Aveugles. Jean Bouchot (1886-1932) : Scènes de la vie des hutungs. Croquis des mœurs pékinoises

Il y des aveugles partout, mais il y en a plus à Pékin qu'en aucun autre lieu du monde.

Péripatéticiens de la nuit éternelle, guidés par l'antenne d'un long roseau projeté devant eux, orbites creux, yeux grands ouverts où la flamme de la vue s'est éteinte, yeux blancs paupières closes comme une devanture sur la vie, figures séraphiques, faces que ronge la détresse, visages où se lit une ineffable résignation, les aveugles vont à pas comptés dans le dédale des hutungs pékinoises. Les ténèbres ont mûri leur philosophie, et la pondération qui s'est substitué à la vision perdue, leur communique une douceur exquise, avec la notion qu'ils sont des gêneurs dans le milieu des clairvoyants. Aussi dans l'ensemble de la nation céleste les aveugles tranchent-ils, du noir au blanc, par leur réserve, leur timidité, leur modestie, presque par leurs belles manières.

Étrange chose ! Les yeux qui donnent aux physionomies ordinaires leur vie, leur expression, leur caractère, et qui ne peuvent manquer dans un visage d'Occident sans pétrifier les traits plus ou moins, ces yeux absents laissent à la figure chinoise une douceur rarement rencontrée et comme une distinction exceptionnelle. Il semble que la physionomie de l'aveugle céleste s'idéalise, s'humanise, se purifie jusqu'à perdre toutes traces de stupidité, de brutalité, d'hypocrisie ou de bestialité si souvent remarquées dans la vie courante à Pékin. Encore les « contraires ».

Tandis que d'une main sondant avec son bambou l'horizon découvert devant lui à chaque nouveau pas, l'aveugle s'avance, de l'autre il actionne un tambourin, ou module sur un pipeau rustique, pour signaler sa présence impuissante, des ritournelles analogues à celles que jouaient, jadis à Paris, les chevriers matinaux.

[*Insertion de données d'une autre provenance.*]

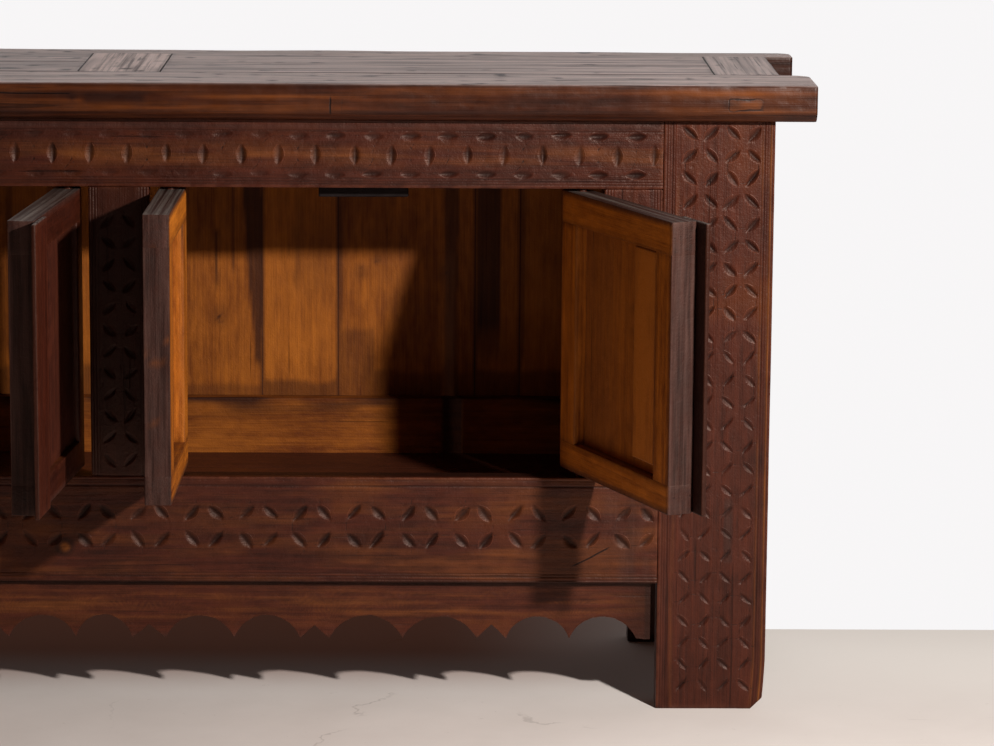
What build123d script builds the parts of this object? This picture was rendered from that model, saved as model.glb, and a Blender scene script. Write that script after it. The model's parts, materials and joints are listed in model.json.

Par contre en voici qui frappent méthodiquement, tous les deux ou trois pas, sur des gongs minuscules, en forme de cymbales de bronze, et d'autres qui scandent pareillement leur allure sur des tambours suspendus au poignet ; s'ils sont artistes, ils tirent d'une guitare à trois cordes des accents imprévus, tour à tour entraînants et lugubres, réminiscences de marche militaire, de la Valse Triste ou de Viens Poupoule ; l'un d'eux préfère la Madelon ; puis ils rengainent leur luth, font quinze ou vingt pas nouveaux en enjambant comme s'ils arpentaient, la rue et s'arrêtent une fois encore pour donner leur petit concert et, en charmant l'auditoire solliciter son attention.

À Pékin l'aveugle est un isolé, une épave ; personne ne s'attache à lui rendre la vie plus aisée ; c'est un homme comme un autre, plus handicapé qu'un autre dans la lutte pour l'existence, et voilà tout. Pas un piéton valide ne pourra faire plus pour lui que de l'éviter ; quant à guider sa marche, ou à le tirer d'embarras s'il se trouve bloqué par quelque incompréhensible obstacle, il n'y faut pas compter : l'aveugle n'a qu'à se débrouiller ! Pour obtenir un secours éphémère il faut qu'il gène les gens qui voient, ou que son itinéraire traverse des dispositifs individuels dont il compromettrait la sécurité et la quiétude : un étalage, par exemple, jeté en dépit des lois élémentaires de la circulation sur le milieu de la rue, ou bien encore le déballage d'une maison qui simule un grand nettoyage en vidant ses meubles sur la hutung, ou l'installation d'un groupe qui sirote des tasses de thé, en pérorant, à l'heure où l'on prend le frais. Alors, saisissant d'un air bougon le bout du roseau, on fait contourner l'obstacle à l'antennophore et on l'abandonne à sa triste fortune aussitôt qu'il n'est plus gênant.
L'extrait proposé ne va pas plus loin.